CC @davepacheco @rcgoodfellow

FelixMcFelix commented 3 weeks ago

This one's come up again today for me: https://buildomat.eng.oxide.computer/wg/0/details/01JADDKWGJPE0W6GWXXKVACPCS/tntBJzr7RPDoVr0k1n2H2XbfwB7E1I31lHt7USHEwUNUteb7/01JADDM60TPPKHJFF6GYQ0E9QW.

andrewjstone commented 3 weeks ago

This one's come up again today for me: https://buildomat.eng.oxide.computer/wg/0/details/01JADDKWGJPE0W6GWXXKVACPCS/tntBJzr7RPDoVr0k1n2H2XbfwB7E1I31lHt7USHEwUNUteb7/01JADDM60TPPKHJFF6GYQ0E9QW.

I think you actually hit this error: https://github.com/oxidecomputer/omicron/issues/6771 but in a test.

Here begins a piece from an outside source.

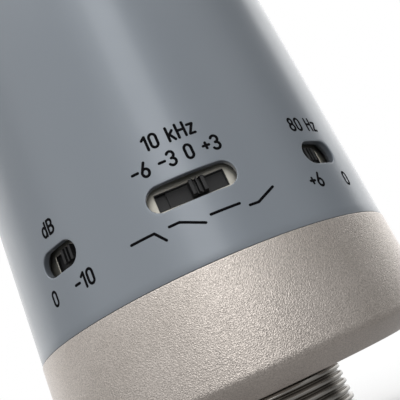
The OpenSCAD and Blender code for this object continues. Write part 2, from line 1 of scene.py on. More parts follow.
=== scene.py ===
import math
import bmesh
import bpy
import numpy as np
from mathutils import Matrix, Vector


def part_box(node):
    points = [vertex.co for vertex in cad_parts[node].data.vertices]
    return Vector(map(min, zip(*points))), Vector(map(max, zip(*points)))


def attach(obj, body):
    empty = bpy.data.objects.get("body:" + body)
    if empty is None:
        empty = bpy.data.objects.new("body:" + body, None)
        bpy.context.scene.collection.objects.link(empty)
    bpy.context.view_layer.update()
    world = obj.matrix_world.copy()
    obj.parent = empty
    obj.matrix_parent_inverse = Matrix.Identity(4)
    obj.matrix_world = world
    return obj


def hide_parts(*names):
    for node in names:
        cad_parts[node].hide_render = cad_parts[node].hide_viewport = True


# A side-address studio microphone that stands on its threaded collar, seen from behind, where its
# three slide switches are. Angles round the tube are counted from the switch side, +Y, towards
# -X, and lengths are in metres.
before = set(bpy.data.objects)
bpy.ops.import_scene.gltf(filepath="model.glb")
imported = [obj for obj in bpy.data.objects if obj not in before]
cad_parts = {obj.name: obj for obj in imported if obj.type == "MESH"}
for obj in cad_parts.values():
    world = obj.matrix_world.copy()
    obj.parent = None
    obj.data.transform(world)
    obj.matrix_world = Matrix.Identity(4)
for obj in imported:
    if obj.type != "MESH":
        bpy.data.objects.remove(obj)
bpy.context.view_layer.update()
MM = 0.001

# The camera looks at the lower back of the tube from close by and a little from below, and is
# rolled, so that the tube leans across the picture.
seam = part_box("body_tube")[0].z
camera_away = 100.26 * MM
camera_turn = math.radians(84.8)
camera_height = seam - 14.04 * MM
look_turn = math.radians(172.27)
look_up = math.radians(107.91)
look_roll = math.radians(-24.84)
camera_data = bpy.data.cameras.new("camera")
camera_data.lens = 50
camera_data.sensor_width = 36
camera_data.clip_start = 0.005
camera = bpy.data.objects.new("camera", camera_data)
bpy.context.scene.collection.objects.link(camera)
bpy.context.scene.camera = camera
look = Matrix.Rotation(look_turn, 4, "Z") @ Matrix.Rotation(look_up, 4, "X")
look = look @ Matrix.Rotation(look_roll, 4, "Z")
stand_at = (camera_away * math.cos(camera_turn), camera_away * math.sin(camera_turn), camera_height)
camera.matrix_world = Matrix.Translation(stand_at) @ look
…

iliana commented 1 week ago

This test is part of a set of tests that we're almost certainly going to delete in the short-term; everything that module tests is going to be replaced with the TUF Repo Depot and the Reconfigurator. It might be nice to figure out the root cause but if it's causing pain today I'm happy to delete the update system we've never used! No wait this is wrong, I forgot we had done a bunch of work in Nexus to flesh out some of the original code I wrote.